Fritjof Capra’s systems map for the Earth Charter (see below to view full map)

Last year saw one of the most historically symbolic events of recent years when 195 countries signed the Paris Agreement to cut back on pollution contributing to climate change. So, last month when President Donald Trump announced that he would pull the US out of the agreement, there was a huge reaction, with many leaders of countries around the world expressing their dismay.

Fritjof Capra, Ph.D. is a scientist, educator, activist and author of many international bestsellers that connect conceptual changes in science with broader changes in worldview and values in society. Given the historical, political and environmental significance of the events of recent weeks, I took the opportunity to discuss the Earth Charter with Capra, who is one of the Earth Charter Council’s leading members.

The Earth Charter was first considered in 1987 when The World Commission on Environment and Development (known as “the Brundtland Commission”) launched their Our Common Future report, with a call for a “new charter” to set “new norms” to guide the transition to sustainable development. It is an ethical framework for building a just, sustainable and peaceful global society in the 21st century. It seeks to inspire in all people a new sense of global interdependence and shared responsibility for the wellbeing of the whole human family, the greater community of life and future generations.

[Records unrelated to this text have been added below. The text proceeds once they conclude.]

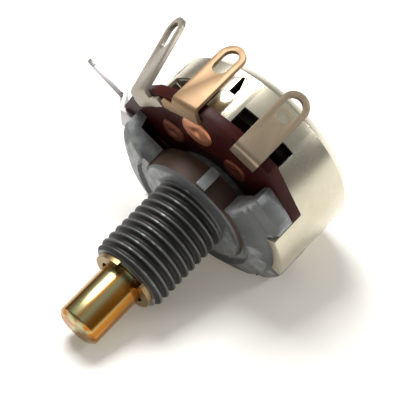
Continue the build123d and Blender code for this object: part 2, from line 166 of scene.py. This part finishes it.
def edge_wear_group() -> bpy.types.NodeTree:
    """Mask that is 1 on rubbed outer edges, broken up by noise.

    Returns:
        The shader group.
    """
    rubbed_from, rubbed_to = 0.545, 0.63
    noise_contrast, noise_offset = 1.6, -0.2
    group, source, target = new_group("edge_wear", {"Amount": 0.5, "Scale": 900.0}, ("Mask",))
    nodes, links = group.nodes, group.links
    geometry = nodes.new("ShaderNodeNewGeometry")
    place = nodes.new("ShaderNodeTexCoord")
    noise = nodes.new("ShaderNodeTexNoise")
    links.new(place.outputs["Object"], noise.inputs["Vector"])
    links.new(source.outputs["Scale"], noise.inputs["Scale"])
    noise.inputs["Detail"].default_value = 4.0
    edge = nodes.new("ShaderNodeMapRange")
    edge.inputs["From Min"].default_value = rubbed_from
    edge.inputs["From Max"].default_value = rubbed_to
    links.new(geometry.outputs["Pointiness"], edge.inputs["Value"])
    noise_value = noise.outputs["Fac"]
    broken = math_node(group, "MULTIPLY_ADD", noise_value, noise_contrast, noise_offset)
    mask = math_node(group, "MULTIPLY", edge.outputs["Result"], broken)
    mask = math_node(group, "MULTIPLY", mask, source.outputs["Amount"])
    clamp = nodes.new("ShaderNodeClamp")
    links.new(mask, clamp.inputs["Value"])
    links.new(clamp.outputs["Result"], target.inputs["Mask"])
    return group


def grain_group() -> bpy.types.NodeTree:
    """Fine surface grain: a height, and a blotchy value around zero.

    Returns:
        The shader group.
    """
    group, source, target = new_group(
        "surface_grain",
        {"Scale": 2500.0, "Stretch": 1.0, "Blotch Scale": 220.0},
        ("Height", "Blotch"),
    )
    nodes, links = group.nodes, group.links
    place = nodes.new("ShaderNodeTexCoord")
    parts = nodes.new("ShaderNodeSeparateXYZ")
    joined = nodes.new("ShaderNodeCombineXYZ")
    links.new(place.outputs["Object"], parts.inputs["Vector"])
    links.new(parts.outputs["X"], joined.inputs["X"])
    links.new(parts.outputs["Y"], joined.inputs["Y"])
    stretched = math_node(group, "MULTIPLY", parts.outputs["Z"], source.outputs["Stretch"])
    links.new(stretched, joined.inputs["Z"])
    values = {}
    for scale, detail in (("Scale", 3.0), ("Blotch Scale", 5.0)):
        noise = nodes.new("ShaderNodeTexNoise")
        noise.inputs["Detail"].default_value = detail
        links.new(joined.outputs["Vector"], noise.inputs["Vector"])
        links.new(source.outputs[scale], noise.inputs["Scale"])
        values[scale] = noise.outputs["Fac"]
    links.new(values["Scale"], target.inputs["Height"])
    centred = math_node(group, "SUBTRACT", values["Blotch Scale"], 0.5)
    links.new(centred, target.inputs["Blotch"])
    return group


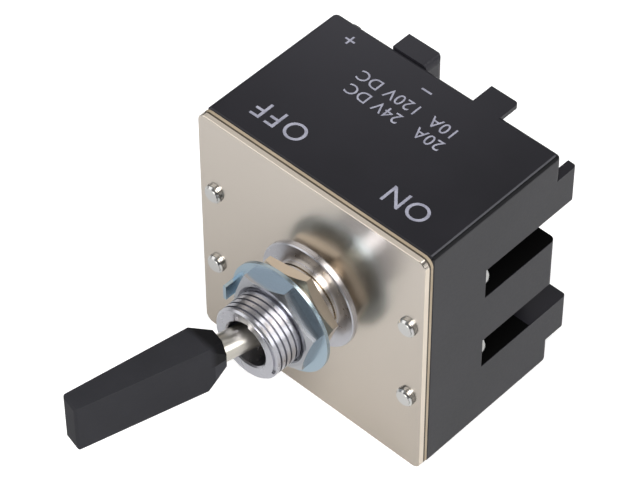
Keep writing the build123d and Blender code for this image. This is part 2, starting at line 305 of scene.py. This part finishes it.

Could you explain why the Earth Charter is so important?

Fritjof Capra: The Earth Charter is so important, in my view, because it lays out in great detail an ethical vision for creating a world that is sustainable, just and peaceful. These three principles are not difficult to understand, but to apply them concretely in business, politics, education and so on is quite a task. The Charter, which was composed over many years in a unique global collaboration, has achieved that. It is a declaration of 16 values and principles, each consisting of several sub-sections, for building such a sustainable, just and peaceful world. The document was completed in 2000 and if you read it today you will see that it is still fully valid. It is a magnificent summary of the kind of ethics we need in today’s world, in our time.

What are the challenges involved in wording a charter that can resonate with people around the world, with widely different cultures, languages and realities?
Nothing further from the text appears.